Now, without further adieu, friends in the jury, I supply you with a draft of the letter Calhoun indicated were to be sent to Nixon and Humphrey. I prefer to supply primary documents when I can. Alongside this letter, I provide an excerpt from one of Calhoun’s documents describing his theories surrounding the necessity of compassion as an element of progress:
“This, in the presence of this increased exposure to value conflict, there will be required an augmented awareness of the necessity for others to maintain value sets differing from one’s own.
It will also be noted that I have listed the date of 2027 A.D., with possible continuance to 2400 A.D., as the time of the compassionate -systems revolution rather than the calculated date of 2018 A.D. This is because of its convergence with “doomsday” and the forthcoming transitional period into a new domain for further evolution.” John B. Calhoun, “The Compassionate-Systems Revolution of 2018 A.D.”
There are more reasons that I, of all people, who adores rodents, still struggle with the ambiguity of the legacy of Dr. Calhoun. I both saw love in Calhoun’s admiration for the rodents and then a terrifying detachment from them. Finding a letter like that he sent to the 1968 presidential candidates makes it that much more difficult. I FOUND that damned article in 2018, but, on the last day, I also found “The Old Lady” poem. (Which caused me to run outside sobbing, a fact of which I am not ashamed.)

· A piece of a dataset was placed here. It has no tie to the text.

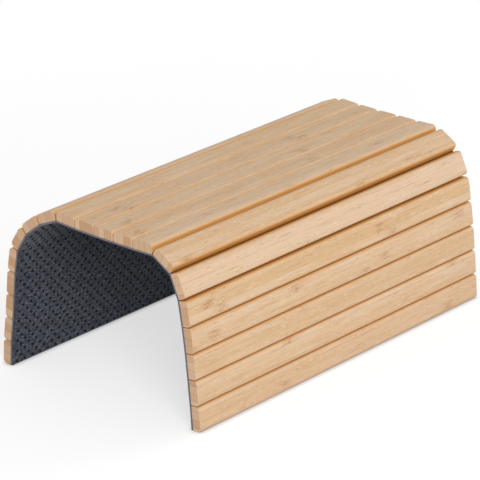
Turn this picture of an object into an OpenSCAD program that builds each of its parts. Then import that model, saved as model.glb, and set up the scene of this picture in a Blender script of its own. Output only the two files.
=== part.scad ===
// Sofa arm tray: bamboo slats glued side by side on one felt sheet, which bends between them.
// It is drawn as it drapes over the arm of a sofa, and it also lies flat and rolls up.
// Millimetres, +Z up. The slats run along Y, and the two ends of the mat stand at Z = 0.

/* [Slats] */
// Distance from one slat to the next across the mat
slat_pitch = 22.5; // [16:0.5:32]
// Length of a slat
slat_len = 352; // [200:1:500]
// Thickness of a slat
slat_thick = 8.5; // [6:0.1:12]
// Gap between two slats when the mat lies flat
slat_gap = 0.6; // [0.4:0.1:1.2]
// Radius along the two long edges of the face
edge_r = 3.3; // [1:0.1:5]
// Bevel where the face meets the two short ends
end_bevel = 0.6; // [0.2:0.1:1.5]

/* [Felt] */
// Thickness of the felt sheet
felt_thick = 2; // [1:0.1:3]
// Slit along each bend line, next to the slats
felt_slit = 0.3; // [0.2:0.05:0.4]

/* [Roll] */
// Radius inside the innermost turn when the mat is rolled up
roll_core_r = 16; // [13:0.5:40]
// Air between one turn of the roll and the next
roll_air = 2; // [1.5:0.1:6]

/* [Drape] */
// Bends down the left leg, from its foot, in degrees
left_leg_bends = [5, -2, -0.5, 4.5]; // [-3:0.5:10]
// Bends round the left corner of the arm, in degrees
left_corner_bends = [22, 18.5, 14, 25.5]; // [0:0.5:29]
// Bends across the top of the arm, in degrees
top_bends = [-2, -1, 0, -1.5]; // [-3:0.5:10]
// Bends round the right corner of the arm, in degrees
right_corner_bends = [32.5, 37, 14]; // [0:0.5:40]
// Bends down the right leg, to its foot, in degrees
right_leg_bends = [2.5, 1.5, 0.5, 1]; // [-3:0.5:10]

/* [Hidden] */
bends = concat(left_leg_bends, left_corner_bends, top_bends, right_corner_bends, right_leg_bends);
slats = len(bends) + 1;
slat_w = slat_pitch - slat_gap;

// Line n lies between slats n - 1 and n. Lines 0 and slats are the free ends of the mat.
// Section coordinates of a slat: s across it from its first line, h out from the felt.

function is_free_end(n) = n == 0 || n == slats;

// Inner turns of the roll are smaller, so their lines bend further.
turn_step = slat_thick + felt_thick + roll_air;
function roll_r(n) = sqrt(pow(roll_core_r, 2) + (slats - n) * slat_pitch * turn_step / PI);
function roll_bend(n) = 2 * asin(slat_pitch / 2 / roll_r(n));

// The mat is laid out from its left foot, then turned until both feet are level.
function first_sum(list, count) = count == 0 ? 0 : list[count - 1] + first_sum(list, count - 1);
function course(k) = -first_sum(bends, k);
function unit(angle) = [cos(angle), sin(angle)];
function line_point(n) = n == 0 ? [0, 0] : line_point(n - 1) + slat_pitch * unit(course(n - 1));
function laid(k, s, h) = line_point(k) + s * unit(course(k)) + h * unit(course(k) + 90);

left_foot = laid(0, slat_gap / 2, -felt_thick);
right_foot = laid(slats - 1, slat_pitch - slat_gap / 2, -felt_thick);
foot_line = right_foot - left_foot;
level_turn = -atan2(foot_line[1], foot_line[0]);

function levelled(point) = [
    point[0] * cos(level_turn) - point[1] * sin(level_turn),
    point[0] * sin(level_turn) + point[1] * cos(level_turn)
];
function heading(k) = course(k) + level_turn;

// Centres of the rounded edges, which reach furthest out all along the mat
edge_centres = [
    for (k = [0 : slats - 1], s = [slat_gap / 2 + edge_r, slat_pitch - slat_gap / 2 - edge_r])
        levelled(laid(k, s, slat_thick - edge_r))
];
left_x = min([for (c = edge_centres) c[0]]) - edge_r;
right_x = max([for (c = edge_centres) c[0]]) + edge_r;
foot_z = levelled(left_foot)[1];

function line_at(n) = levelled(line_point(n)) - [(left_x + right_x) / 2, foot_z];

function node_name(kind, k) = str(kind, "_", k < 9 ? "0" : "", k + 1);

// Puts a section drawn in s and h on its slat's place in the mat.
module on_the_mat(k) {
    translate([line_at(k)[0], 0, line_at(k)[1]])
        rotate([0, -heading(k), 0])
            children();
}

module along_the_slat() {
    translate([0, slat_len / 2, 0])
        rotate([90, 0, 0])
            linear_extrude(slat_len)
                children();
}

module slat_section() {
    translate([slat_gap / 2, 0]) {
        square([slat_w, slat_thick - edge_r]);
        translate([edge_r, 0])
            square([slat_w - 2 * edge_r, slat_thick]);
        for (s = [edge_r, slat_w - edge_r])
            translate([s, slat_thick - edge_r])
                circle(r = edge_r, $fn = 48);
    }
}

// Side view of a slat, with the bevels at its two short ends
module slat_side() {
    polygon([
        [-slat_len / 2, 0],
        [slat_len / 2, 0],
        [slat_len / 2, slat_thick - end_bevel],
        [slat_len / 2 - end_bevel, slat_thick],
        [-slat_len / 2 + end_bevel, slat_thick],
        [-slat_len / 2, slat_thick - end_bevel]
    ]);
}

module slat(k) {
    color("burlywood")
        on_the_mat(k)
            intersection() {
                along_the_slat()
                    slat_section();
                rotate([90, 0, 90])
                    linear_extrude(slat_pitch)
                        slat_side();
            }
}

// A felt strip ends at its bend lines, cut back on the arm's side so that the mat can roll up.
function felt_end(n) = is_free_end(n) ? slat_gap / 2 : felt_slit / 2;
function felt_cut_back(n) = is_free_end(n) ? 0 : felt_thick * tan(roll_bend(n) / 2);

module felt_section(k) {
    polygon([
        [felt_end(k), 0],
        [felt_end(k) + felt_cut_back(k), -felt_thick],
        [slat_pitch - felt_end(k + 1) - felt_cut_back(k + 1), -felt_thick],
        [slat_pitch - felt_end(k + 1), 0]
    ]);
}

module felt_strip(k) {
    color("dimgray")
        on_the_mat(k)
            along_the_slat()
                felt_section(k);
}

for (k = [0 : slats - 1]) {
    slat(k);
    felt_strip(k);
}
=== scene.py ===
"""Sofa arm tray: bamboo slats glued side by side on one felt sheet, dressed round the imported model.

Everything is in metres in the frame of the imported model. Each slat rides on its own strip, and the
felt is cut in the middle of each slat, where it never bends, so that each piece bends at one line.
"""

import logging
import math
import random
from dataclasses import dataclass, field
from enum import Enum

import bmesh
import bpy
from mathutils import Matrix, Vector, noise


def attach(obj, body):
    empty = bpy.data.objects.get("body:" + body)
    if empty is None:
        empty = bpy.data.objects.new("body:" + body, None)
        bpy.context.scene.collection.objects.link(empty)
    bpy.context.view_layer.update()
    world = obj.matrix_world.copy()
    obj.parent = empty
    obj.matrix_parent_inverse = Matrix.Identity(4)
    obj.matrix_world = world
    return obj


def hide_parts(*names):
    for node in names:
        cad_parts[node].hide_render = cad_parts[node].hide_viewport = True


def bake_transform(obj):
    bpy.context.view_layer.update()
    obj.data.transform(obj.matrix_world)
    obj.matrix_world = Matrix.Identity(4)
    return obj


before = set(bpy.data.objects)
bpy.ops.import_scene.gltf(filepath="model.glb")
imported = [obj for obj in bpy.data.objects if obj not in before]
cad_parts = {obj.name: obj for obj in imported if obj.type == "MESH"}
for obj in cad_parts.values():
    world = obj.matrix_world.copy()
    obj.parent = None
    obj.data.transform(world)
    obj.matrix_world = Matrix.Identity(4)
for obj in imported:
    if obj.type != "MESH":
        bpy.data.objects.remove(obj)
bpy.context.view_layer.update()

MM = 0.001
LOG = logging.getLogger("sofa_arm_tray")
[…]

Calhoun said he was a poet in scientist’s garb. I’m not sure, overall, what he was, but I suppose I wasn’t surprised that a man who suggested ‘compassion’ was a solution to social problems seems to have been pushed out of the limelight once pharmaceutical solutions were considered the preferred option. I’m pretty sure that the assumed dialogue surrounding Dr. Calhoun needs some adjustments. I think I better get on this….***
*Well, two and a half years ago, but who is counting?
**See other articles from my site.
*** Yes, I promise I’ll get all this other content written. I think I’ve finally been inspired.